Does this framework cover treasury and investment management for excess cash?

This framework focuses on operational cash flow: collections, reconciliation, forecasting tied to customer payments, and working capital visibility.

Treasury activities like investing excess liquidity, managing hedging programs, or optimizing yield on cash balances are typically separate capabilities which a dedicated treasury function or CFO typically handles.

Chaser specializes in the operational receivables side, and also gives teams receivables, cash flow and revenue forecast, which is where most mid-market finance teams struggle.
Should we build custom automation using existing tools or buy a dedicated platform?

The best decision comes down to whether you want to own the maintenance.

Custom connectors and scripts often have hidden costs:

  • They break when software updates
  • They require ongoing monitoring
  • They create technical debt that someone has to carry

A purpose-built platform frees your team to focus on the work that actually moves the business forward. The value is not in individual features, but in reliability, centralized visibility, and time reclaimed from manual reconciliation.

Build makes sense if you have dedicated engineering resources and truly unique requirements. Buying makes sense when your problem is common, your team needs results quickly, and your tolerance for workflow disruption is low.

How does cash management automation affect customer relationships?

Done poorly, it creates friction.

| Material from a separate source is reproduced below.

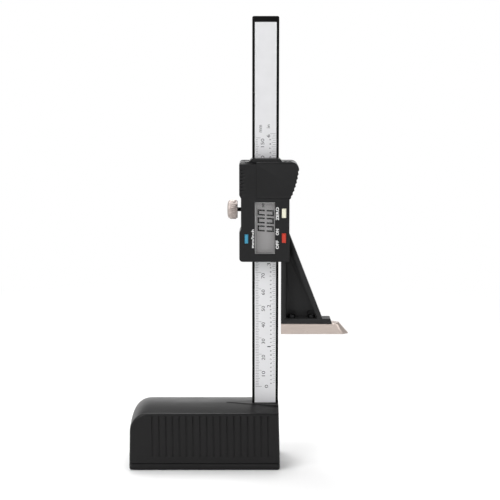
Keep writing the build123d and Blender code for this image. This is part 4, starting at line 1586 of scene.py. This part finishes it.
@dataclass
class LockKnob:
    """Domed knob with a straight knurl, and its threaded stud.

    Attributes:
        knurls: Ridges round the rim.
        knurl_depth: Depth of the grooves between them.
        knurl_power: Power of the sine that rounds the ridges.
        knurl_points: Points round one ridge.
        radius: Radius over the ridges.
        lip_radius: Radius of the collar behind the rim.
        length: Length of the knob along its axis.
        dome: How far the dome stands out of the rim.
        dome_fall: Share of that by which the dome's edge lies lower than its tip.
        dome_powers: Powers of the dome's fall and of its radius.
        dome_rings: Rings of points on the dome.
        lip: Length of the collar.
        chamfer: Bevel at both ends of the rim.
        stud_radius: Radius over the thread.
        thread_pitch: Advance of the thread in one turn.
        thread_depth: Depth of the thread.
        thread_points: Points in one turn of the thread.
        thread_rings: Rings of points in one pitch.
        knob_crease: Widest angle in degrees that is shaded as one curve on the knob.
        stud_crease: The same on the stud.
    """

    knurls: int = 30
    knurl_depth: float = 0.42
    knurl_power: float = 0.7
    knurl_points: int = 8
    radius: float = 5.75
    lip_radius: float = 5.2
    length: float = 6.1
    dome: float = 1.9
    dome_fall: float = 0.72
    dome_powers: Span = (2.4, 0.9)
    dome_rings: int = 14
    lip: float = 0.7
    chamfer: float = 0.5
    stud_radius: float = 1.25
    thread_pitch: float = 0.45
    thread_depth: float = 0.14
    thread_points: int = 32
    thread_rings: int = 8
    knob_crease: float = 30.0
    stud_crease: float = 50.0

    def knob(self, left: float, centre: np.ndarray) -> Surface:
        """Turned knob: the outline runs from the dome's middle over the knurled rim to the collar.

        The rim's radius falls by the knurl's depth in a row of grooves, each an absolute sine of the turn.

        Args:
            left: Distance from the centre to the dome's tip.
            centre: Point of the axis from which the outline is measured.

        Returns:
            The knob's surface.
        """
        right = left - self.length
        share = np.linspace(0.0, 1.0, self.dome_rings)
        dome_along = left - self.dome * self.dome_fall * share ** self.dome_powers[0]
        dome_radius = (self.radius - self.chamfer) * np.sin(share * math.pi / 2) ** self.dome_powers[1]
        rim = [(left - self.dome, self.radius), (right + self.lip + self.chamfer / 2, self.radius)]
        collar = [
            (right + self.lip, self.radius - self.chamfer / 2),
            (right + self.lip, self.lip_radius),
            (right + self.lip / 3, self.lip_radius),
            (right, self.lip_radius - self.chamfer / 2),
            (right, 0.0),
        ]
        outline = np.vstack([np.column_stack([dome_along, dome_radius]), rim, collar])
        knurled = np.zeros(len(outline))
        knurled[len(share):len(share) + len(rim)] = 1.0
        columns = self.knurl_points * self.knurls
        ridge = np.abs(np.sin(turn_angles(columns) * self.knurls / 2)) ** self.knurl_power
        radii = outline[:, 1:] - knurled[:, None] * self.knurl_depth * (1 - ridge[None, :])
        return lathe(outline[:, 0], radii, Facing.LEFT, centre, columns)

    def stud(self, length: float, centre: np.ndarray) -> Surface:
        """Threaded stud: its radius is a cosine of the way along it less the share of a turn.

        Args:
            length: Length of the stud.
            centre: Centre of its free end.

        Returns:
            The stud's surface.
        """
        columns = self.thread_points
        along = np.linspace(length, 0.0, int(length / self.thread_pitch * self.thread_rings))
        wave = np.cos(2 * math.pi * along[:, None] / self.thread_pitch - turn_angles(columns)[None, :])
        radii = self.stud_radius - self.thread_depth * (1 + wave) / 2
        along, radii = np.append(along, 0.0), np.vstack([radii, np.zeros(columns)])
        return lathe(along, radii, Facing.LEFT, centre, columns)

    def build(self) -> None:
        """Turns the knob and its stud about the lock's axis."""
        box = NodeBox.of("lock_screw")
        centre = np.array([box.high[0], box.centre[1], box.centre[2]])
        left = box.high[0] - box.low[0]
        knob, stud = self.knob(left, centre), self.stud(left - self.length, centre)
        for piece in (
            piece_from(knob, "lock_knob", Body.LOCK_SCREW, PLATED_STEEL, self.knob_crease),
            piece_from(stud, "lock_stud", Body.LOCK_SCREW, DARK_STEEL, self.stud_crease),
        ):
            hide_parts("lock_screw")


@dataclass(frozen=True)
class Lamp:
    """Square soft lamp.

    Attributes:
        name: Name of the lamp.
        place: Its place in metres.
        target: Point that it looks at, in metres.
        size: Length of its side in metres.
        power: Its power in watts.
    """

    name: str
    place: tuple[float, float, float]
    target: tuple[float, float, float]
    size: float
    power: float

    def build(self) -> None:
        """Hangs the lamp and turns its face to the target."""
        light = bpy.data.lights.new(self.name, "AREA")
        light.shape = "SQUARE"
        light.size = self.size
        light.energy = self.power
        lamp = bpy.data.objects.new(self.name, light)
        bpy.context.scene.collection.objects.link(lamp)
        lamp.location = self.place
        x, y, z = np.array(self.target) - np.array(self.place)
        lamp.rotation_euler = (math.atan2(math.hypot(x, y), -z), 0.0, math.atan2(-x, y))


@dataclass
class Studio:
    """Camera, lamps, sky and floor.

    Attributes:
        camera_place: Place of the camera in millimetres.
        camera_pitch: How far it looks down, in degrees.
        focal_length: Its focal length in millimetres.
        sensor: Width of its sensor in millimetres.
        clip: Nearest and furthest distance that it sees, in metres.
        floor_half: Half of the floor's side in metres.
        floor_tones: Darkest and lightest tone of the floor.
        floor_speckle: Size of its speckle in millimetres.
        floor_glow: Share of glow in the floor beside the gauge and far from it.
        glow_band: Distances in metres between which that share grows.
        sky_fill: Strength of the sky as a light.
        sky_mirror: Strength of the sky in mirrors, low down and high up.
        mirror_band: Sines of the heights between which that strength falls.
        lamps: The lamps.
    """

    camera_place: tuple[float, float, float] = (27.1, -805.0, 272.2)
    camera_pitch: float = 10.0
    focal_length: float = 99.1
    sensor: float = 36.0
    clip: Span = (0.01, 50.0)
    floor_half: float = 6.0
    floor_tones: Span = (0.79, 0.81)
    floor_speckle: float = 30.0
    floor_glow: Span = (0.0, 1.0)
    glow_band: Span = (0.22, 0.55)
    sky_fill: float = 0.34
    sky_mirror: Span = (1.5, 0.12)
    mirror_band: Span = (0.15, 0.7)
    lamps: tuple[Lamp, ...] = (
        Lamp("key", (-0.85, -0.75, 1.15), (0.0, 0.0, 0.1), 0.85, 13.5),
        Lamp("top", (-0.1, 0.38, 1.4), (0.0, 0.0, 0.1), 0.95, 19.0),
        Lamp("fill", (1.1, -0.8, 0.7), (0.03, 0.0, 0.12), 1.0, 4.0),
    )

    def sky(self) -> None:
        """World that is white to the camera, an even grey as a light and brightest low down in mirrors."""
        world = bpy.data.worlds.new("studio")
        bpy.context.scene.world = world
        graph = Graph(world)
        path = graph.node("LightPath").outputs
        rise = graph.node("SeparateXYZ", {0: graph.node("TexCoord").outputs["Generated"]}).outputs["Z"]
        mirrored = graph.remap(rise, self.mirror_band, self.sky_mirror)
        strength = graph.blend(path["Is Glossy Ray"], self.sky_fill, mirrored)
        clear = graph.larger(path["Is Camera Ray"], path["Is Transmission Ray"])
        sky = graph.node("Background", {"Color": WHITE, "Strength": graph.blend(clear, strength, 1.0)})
        graph.node("OutputWorld", {0: sky.outputs[0]})

    def floor(self) -> None:
        """Pale floor that keeps the shadow near the gauge and glows to the camera further out."""
        half = self.floor_half
        corners = [(-half, -half, 0.0), (half, -half, 0.0), (half, half, 0.0), (-half, half, 0.0)]
        mesh = bpy.data.meshes.new("studio_floor")
        mesh.from_pydata(corners, [], [(0, 1, 2, 3)])
        graph = Graph(bpy.data.materials.new("studio_floor"))
        place = graph.place()
        dark, light = ((level,) * 3 for level in self.floor_tones)
        tone = graph.mix(graph.noise(place, self.floor_speckle), dark, light)
        paper = graph.node("BsdfDiffuse", {"Color": tone})
        glow = graph.node("Emission", {"Color": WHITE, "Strength": 1.0})
        distance = graph.node("VectorMath", {0: place}, operation="LENGTH").outputs["Value"]
        path = graph.node("LightPath").outputs
        mirrored = graph.larger(path["Is Camera Ray"], path["Is Glossy Ray"])
        seen = graph.larger(mirrored, path["Is Transmission Ray"])
        share = graph.blend(seen, 0.0, graph.remap(distance, self.glow_band, self.floor_glow))
        blend = graph.node("MixShader", {0: share, 1: paper.outputs[0], 2: glow.outputs[0]})
        graph.node("OutputMaterial", {0: blend.outputs[0]})
        mesh.materials.append(graph.owner)
        floor = bpy.data.objects.new("studio_floor", mesh)
        bpy.context.scene.collection.objects.link(floor)

    def camera(self) -> None:
        """Camera at the photograph's height and slight downward view."""
        data = bpy.data.cameras.new("view")
        data.sensor_width = self.sensor
        data.lens = self.focal_length
        data.clip_start, data.clip_end = self.clip
        camera = bpy.data.objects.new("view", data)
        bpy.context.scene.collection.objects.link(camera)
        camera.location = tuple(value * MM for value in self.camera_place)
        camera.rotation_euler = (math.radians(90.0 - self.camera_pitch), 0.0, 0.0)
        bpy.context.scene.camera = camera

    def build(self) -> None:
        """Sets up camera, sky, floor and lamps."""
        bpy.context.scene.view_settings.view_transform = "Standard"
        self.camera()
        self.sky()
        self.floor()
        for lamp in self.lamps:
            lamp.build()


def dress_nodes(nodes: dict[str, bpy.types.Object]) -> None:
    """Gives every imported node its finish.

    Args:
        nodes: The frame's nodes by name.
    """
    finishes = {name: finish for finish, names in NODES_BY_FINISH.items() for name in names}
    for name, node in nodes.items():
        material = finishes[name].material()
        if not node.data.materials:
            node.data.materials.append(material)
        for index in range(len(node.data.materials)):
            node.data.materials[index] = material
        LOG.info("%s: %s", name, material.name)


def main() -> None:
    """Loads the frame, dresses its nodes and builds each sub-assembly and the studio around it."""
    logging.basicConfig(level=logging.INFO, format="%(name)s %(message)s")
    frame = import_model()
    dress_nodes(frame["nodes"])
    for part in (Base(), Column(), Readout(), Slider(), LockKnob(), Studio()):
        part.build()


if __name__ == "__main__":
    main()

Robotic reminders, poor timing, and false chases make customers feel pursued by a system rather than supported by a professional team.

Done well, it improves relationships. Customers receive timely, polite reminders that prevent awkward late-stage conversations, and you address issues before they escalate.

The key is relationship-preserving automation: messages that sound human, come from your domain, match your tone, and include safeguards that reduce mistakes.

What is the difference between Chaser and using separate tools for collections, reconciliation, and forecasting?

Separate tools create conflicting datasets and multiple versions of the truth. That forces manual exports, metric reconciliation, and constant context rebuilding.

Chaser consolidates receivables activity into one platform with one audit trail. It reduces the reconciliation work that keeps teams in firefighting mode and makes it easier to connect collections activity to forecasting accuracy.

How quickly can we see results?

Most teams see measurable improvements within the first quarter, though it depends on your starting point.

If your team currently relies on spreadsheets for chasing and reconciliation, centralized visibility tends to produce quick wins. The most immediate improvements show up in time saved and faster collections, which then compound into more reliable forecasting.

Can we implement cash management automation gradually?

Yes, but the goal should still be centralization from the start.

Many teams begin with collections automation because it produces visible DSO improvements quickly. Over time, the benefits grow as your data becomes consistent and your visibility becomes real-time.

The main risk is implementing automation in separate silos and reintroducing the fragmentation you were trying to eliminate. Centralized visibility is what makes each part of the cash management lifecycle work better.